→ AIM:
Repeat the material exactly, every line of it.

→ GIVEN DATA:
━━━━

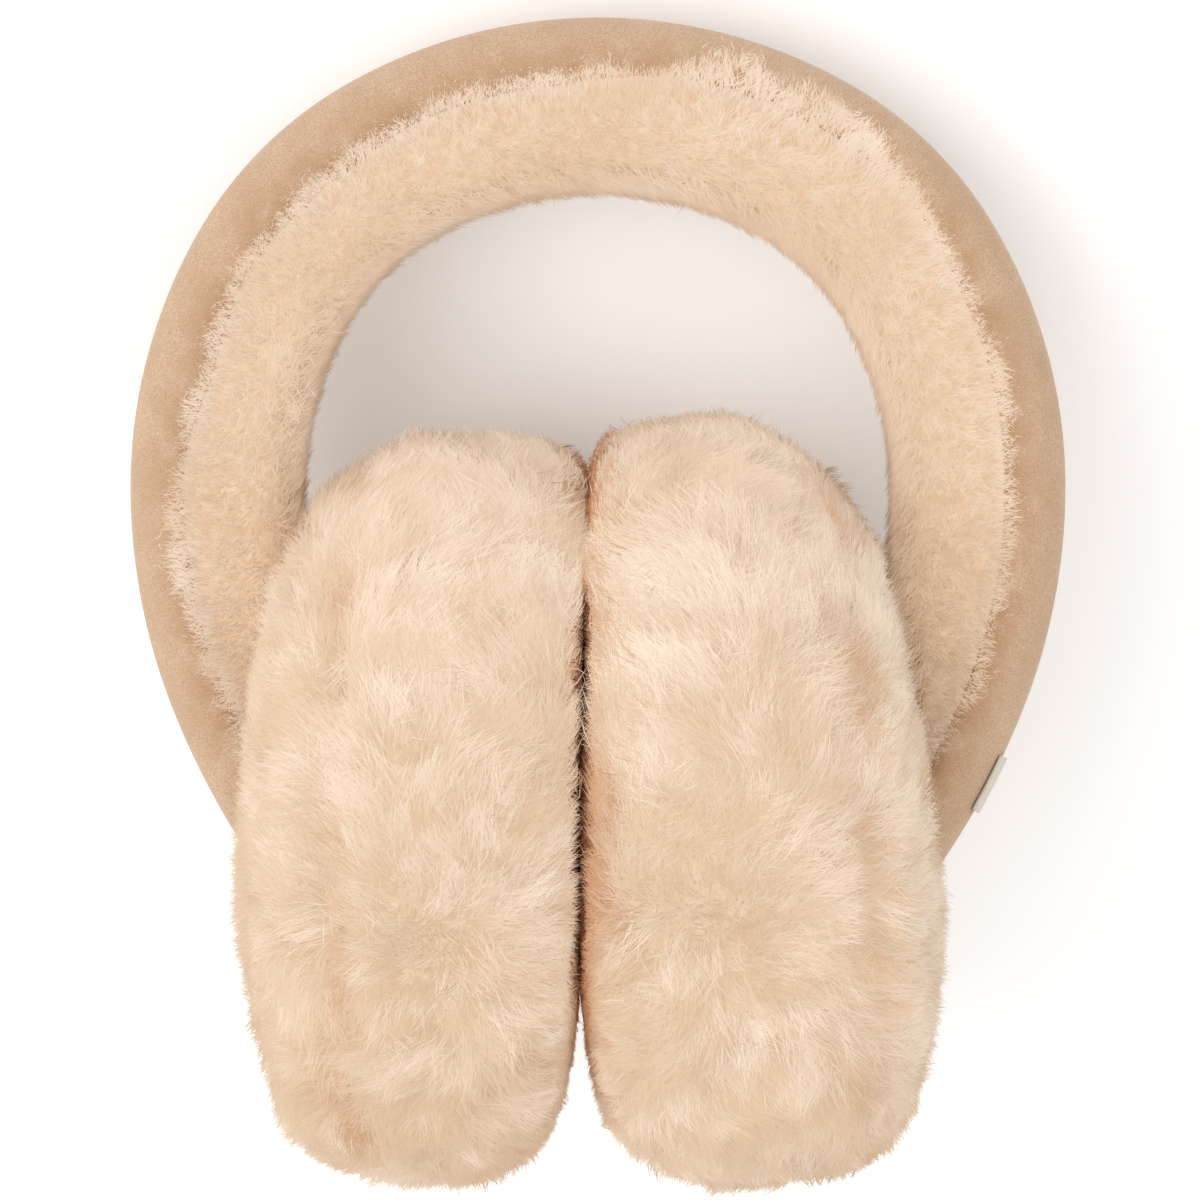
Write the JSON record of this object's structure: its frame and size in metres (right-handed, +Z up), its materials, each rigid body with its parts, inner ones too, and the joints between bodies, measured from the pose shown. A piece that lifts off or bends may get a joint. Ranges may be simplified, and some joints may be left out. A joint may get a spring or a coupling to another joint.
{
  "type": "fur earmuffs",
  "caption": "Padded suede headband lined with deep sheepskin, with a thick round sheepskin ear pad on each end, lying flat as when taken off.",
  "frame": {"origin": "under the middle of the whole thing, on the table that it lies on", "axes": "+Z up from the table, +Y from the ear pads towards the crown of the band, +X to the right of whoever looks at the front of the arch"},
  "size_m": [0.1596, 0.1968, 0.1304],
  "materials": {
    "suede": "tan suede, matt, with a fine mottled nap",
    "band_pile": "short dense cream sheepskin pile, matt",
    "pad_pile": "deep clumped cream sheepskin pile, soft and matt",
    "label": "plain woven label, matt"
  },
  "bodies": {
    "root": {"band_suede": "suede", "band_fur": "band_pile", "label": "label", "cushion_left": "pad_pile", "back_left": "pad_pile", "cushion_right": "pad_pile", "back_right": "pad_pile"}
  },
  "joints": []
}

━━━━

→ SOLUTION FOR THIS TASK:
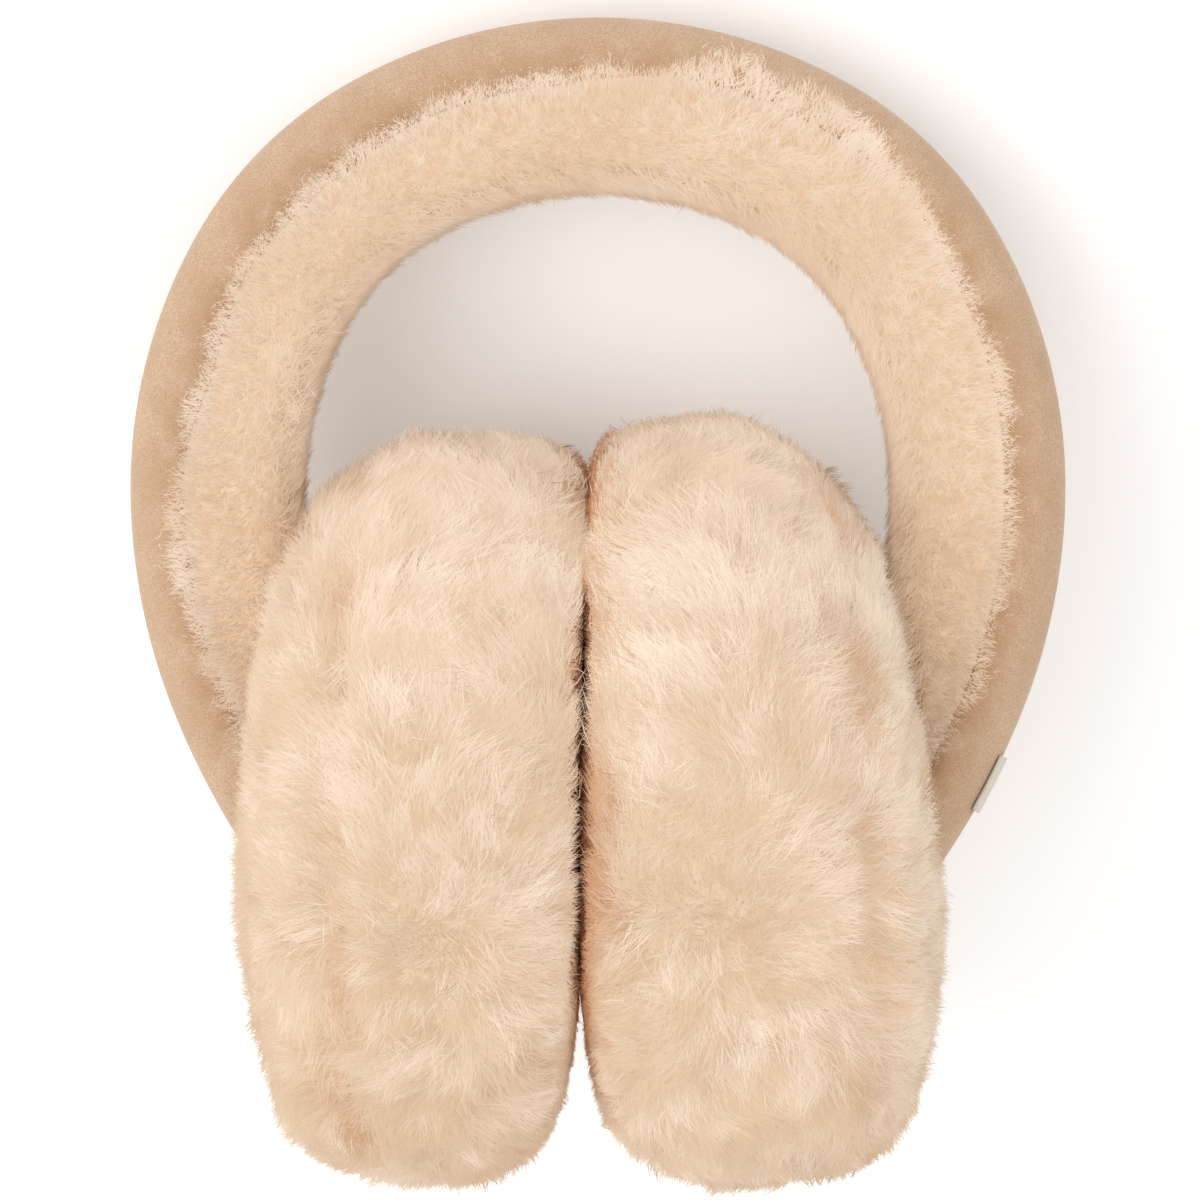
Write the JSON record of this object's structure: its frame and size in metres (right-handed, +Z up), its materials, each rigid body with its parts, inner ones too, and the joints between bodies, measured from the pose shown. A piece that lifts off or bends may get a joint. Ranges may be simplified, and some joints may be left out. A joint may get a spring or a coupling to another joint.
{
  "type": "fur earmuffs",
  "caption": "Padded suede headband lined with deep sheepskin, with a thick round sheepskin ear pad on each end, lying flat as when taken off.",
  "frame": {"origin": "under the middle of the whole thing, on the table that it lies on", "axes": "+Z up from the table, +Y from the ear pads towards the crown of the band, +X to the right of whoever looks at the front of the arch"},
  "size_m": [0.1596, 0.1968, 0.1304],
  "materials": {
    "suede": "tan suede, matt, with a fine mottled nap",
    "band_pile": "short dense cream sheepskin pile, matt",
    "pad_pile": "deep clumped cream sheepskin pile, soft and matt",
    "label": "plain woven label, matt"
  },
  "bodies": {
    "root": {"band_suede": "suede", "band_fur": "band_pile", "label": "label", "cushion_left": "pad_pile", "back_left": "pad_pile", "cushion_right": "pad_pile", "back_right": "pad_pile"}
  },
  "joints": []
}